Given task:
In the material below, find each line holding the string "parts" and copy it.

Recorded information:
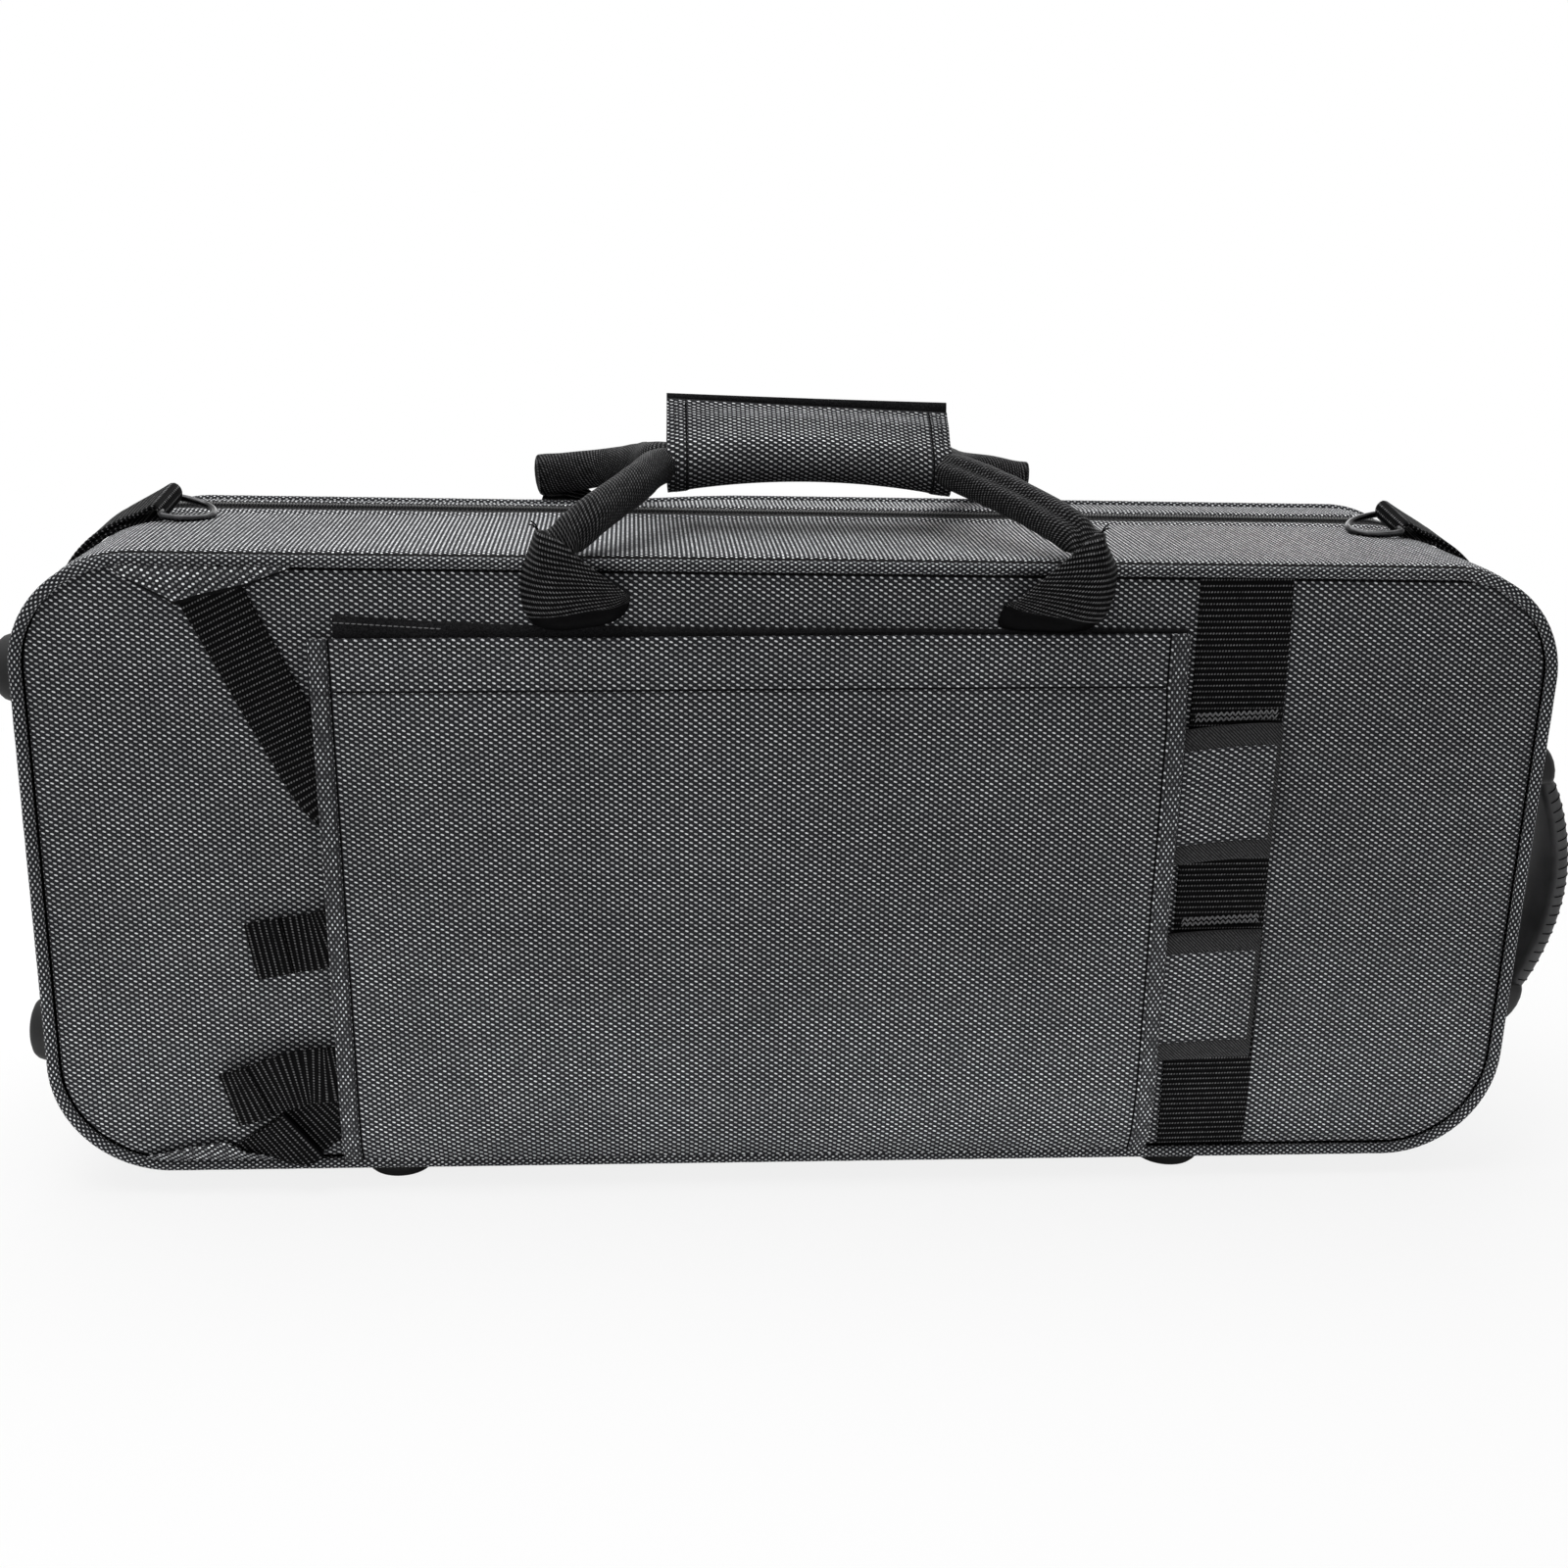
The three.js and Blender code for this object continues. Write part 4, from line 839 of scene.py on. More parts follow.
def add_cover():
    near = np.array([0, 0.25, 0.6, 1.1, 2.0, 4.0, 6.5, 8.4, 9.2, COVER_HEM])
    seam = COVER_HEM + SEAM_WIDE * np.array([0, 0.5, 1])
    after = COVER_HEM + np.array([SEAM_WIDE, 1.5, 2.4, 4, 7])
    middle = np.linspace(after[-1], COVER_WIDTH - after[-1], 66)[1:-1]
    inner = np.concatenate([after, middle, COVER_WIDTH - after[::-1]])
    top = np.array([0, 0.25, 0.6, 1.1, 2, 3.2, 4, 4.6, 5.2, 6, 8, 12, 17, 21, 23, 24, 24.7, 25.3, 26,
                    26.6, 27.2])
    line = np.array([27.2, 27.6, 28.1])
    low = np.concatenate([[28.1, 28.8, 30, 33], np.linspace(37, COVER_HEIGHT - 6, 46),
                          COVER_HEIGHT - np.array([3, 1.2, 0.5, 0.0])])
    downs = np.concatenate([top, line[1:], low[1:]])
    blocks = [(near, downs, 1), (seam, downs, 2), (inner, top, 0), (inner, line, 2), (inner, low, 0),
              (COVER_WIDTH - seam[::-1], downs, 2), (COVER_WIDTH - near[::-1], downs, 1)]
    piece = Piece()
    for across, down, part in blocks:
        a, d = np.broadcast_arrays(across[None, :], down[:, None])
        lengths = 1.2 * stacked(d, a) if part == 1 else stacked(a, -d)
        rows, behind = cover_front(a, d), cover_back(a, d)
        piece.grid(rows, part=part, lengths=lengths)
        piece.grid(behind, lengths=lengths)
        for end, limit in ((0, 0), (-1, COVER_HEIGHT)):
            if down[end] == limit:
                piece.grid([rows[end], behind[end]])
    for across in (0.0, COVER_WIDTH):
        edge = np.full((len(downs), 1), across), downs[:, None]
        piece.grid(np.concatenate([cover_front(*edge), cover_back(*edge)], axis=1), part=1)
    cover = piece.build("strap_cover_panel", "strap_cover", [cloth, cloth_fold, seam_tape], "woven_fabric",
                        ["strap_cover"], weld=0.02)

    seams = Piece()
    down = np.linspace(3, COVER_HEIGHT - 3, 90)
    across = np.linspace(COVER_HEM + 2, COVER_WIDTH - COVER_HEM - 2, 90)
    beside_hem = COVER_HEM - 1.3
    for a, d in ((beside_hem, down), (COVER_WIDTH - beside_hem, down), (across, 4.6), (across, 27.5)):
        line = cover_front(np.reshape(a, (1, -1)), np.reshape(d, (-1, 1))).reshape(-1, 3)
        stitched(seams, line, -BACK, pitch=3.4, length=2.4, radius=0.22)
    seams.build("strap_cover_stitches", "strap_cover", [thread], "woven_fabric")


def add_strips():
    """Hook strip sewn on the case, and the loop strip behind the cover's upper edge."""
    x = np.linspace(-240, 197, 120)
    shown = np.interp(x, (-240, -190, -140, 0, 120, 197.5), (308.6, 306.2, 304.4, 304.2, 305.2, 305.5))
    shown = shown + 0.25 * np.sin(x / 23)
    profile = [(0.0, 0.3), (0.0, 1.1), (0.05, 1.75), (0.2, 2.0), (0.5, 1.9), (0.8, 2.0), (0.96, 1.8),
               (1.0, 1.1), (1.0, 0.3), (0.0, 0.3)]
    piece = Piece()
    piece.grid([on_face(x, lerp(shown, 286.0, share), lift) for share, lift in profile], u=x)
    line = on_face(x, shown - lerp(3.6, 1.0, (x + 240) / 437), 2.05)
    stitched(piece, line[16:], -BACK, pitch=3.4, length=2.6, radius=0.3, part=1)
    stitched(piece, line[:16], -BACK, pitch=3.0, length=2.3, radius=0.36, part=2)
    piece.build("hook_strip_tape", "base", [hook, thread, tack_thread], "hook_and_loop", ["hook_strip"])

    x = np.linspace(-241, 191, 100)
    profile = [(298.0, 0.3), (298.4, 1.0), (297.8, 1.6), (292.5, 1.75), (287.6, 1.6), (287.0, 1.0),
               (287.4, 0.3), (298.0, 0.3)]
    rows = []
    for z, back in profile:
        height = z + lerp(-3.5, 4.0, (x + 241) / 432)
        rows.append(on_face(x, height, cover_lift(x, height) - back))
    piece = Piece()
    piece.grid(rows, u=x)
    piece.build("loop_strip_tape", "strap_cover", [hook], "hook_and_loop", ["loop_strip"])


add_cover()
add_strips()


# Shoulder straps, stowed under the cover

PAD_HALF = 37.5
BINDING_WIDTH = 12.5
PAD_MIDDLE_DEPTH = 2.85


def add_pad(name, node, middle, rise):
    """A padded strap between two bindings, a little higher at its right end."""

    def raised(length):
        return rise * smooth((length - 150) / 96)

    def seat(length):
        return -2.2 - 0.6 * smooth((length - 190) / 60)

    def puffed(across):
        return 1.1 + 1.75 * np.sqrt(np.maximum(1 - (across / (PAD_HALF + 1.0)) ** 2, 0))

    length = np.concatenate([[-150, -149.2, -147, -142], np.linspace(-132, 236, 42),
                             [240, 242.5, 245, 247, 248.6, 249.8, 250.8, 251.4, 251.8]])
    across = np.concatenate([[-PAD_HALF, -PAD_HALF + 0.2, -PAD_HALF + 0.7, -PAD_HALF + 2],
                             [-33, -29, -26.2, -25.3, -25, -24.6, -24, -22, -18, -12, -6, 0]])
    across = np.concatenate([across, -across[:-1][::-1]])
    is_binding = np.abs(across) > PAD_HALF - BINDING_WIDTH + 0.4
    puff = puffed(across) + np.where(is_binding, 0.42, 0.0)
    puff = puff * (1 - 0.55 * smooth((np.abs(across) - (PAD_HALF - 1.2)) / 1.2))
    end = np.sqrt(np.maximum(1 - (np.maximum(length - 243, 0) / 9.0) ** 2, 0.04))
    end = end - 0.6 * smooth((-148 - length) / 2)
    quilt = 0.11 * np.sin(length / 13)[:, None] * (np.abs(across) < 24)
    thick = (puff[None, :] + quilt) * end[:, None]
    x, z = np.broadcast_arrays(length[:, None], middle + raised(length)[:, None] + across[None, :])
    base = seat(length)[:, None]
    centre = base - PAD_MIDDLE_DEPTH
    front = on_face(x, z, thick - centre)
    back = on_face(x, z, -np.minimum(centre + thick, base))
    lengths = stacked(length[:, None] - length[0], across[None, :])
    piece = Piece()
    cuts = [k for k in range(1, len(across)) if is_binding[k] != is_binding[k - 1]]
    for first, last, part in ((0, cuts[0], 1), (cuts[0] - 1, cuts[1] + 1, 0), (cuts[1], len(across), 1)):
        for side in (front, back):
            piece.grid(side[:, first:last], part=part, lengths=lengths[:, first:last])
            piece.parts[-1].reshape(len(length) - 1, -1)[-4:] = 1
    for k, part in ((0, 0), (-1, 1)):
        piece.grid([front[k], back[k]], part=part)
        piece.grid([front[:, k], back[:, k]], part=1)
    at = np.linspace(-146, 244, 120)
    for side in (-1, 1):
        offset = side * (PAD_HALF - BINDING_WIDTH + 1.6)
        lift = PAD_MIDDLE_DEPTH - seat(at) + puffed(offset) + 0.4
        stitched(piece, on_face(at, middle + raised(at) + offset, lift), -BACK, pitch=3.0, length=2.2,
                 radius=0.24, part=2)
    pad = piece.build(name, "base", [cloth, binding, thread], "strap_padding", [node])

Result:
The three.js and Blender code for this object continues. Write part 4, from line 839 of scene.py on. More parts follow.
            piece.parts[-1].reshape(len(length) - 1, -1)[-4:] = 1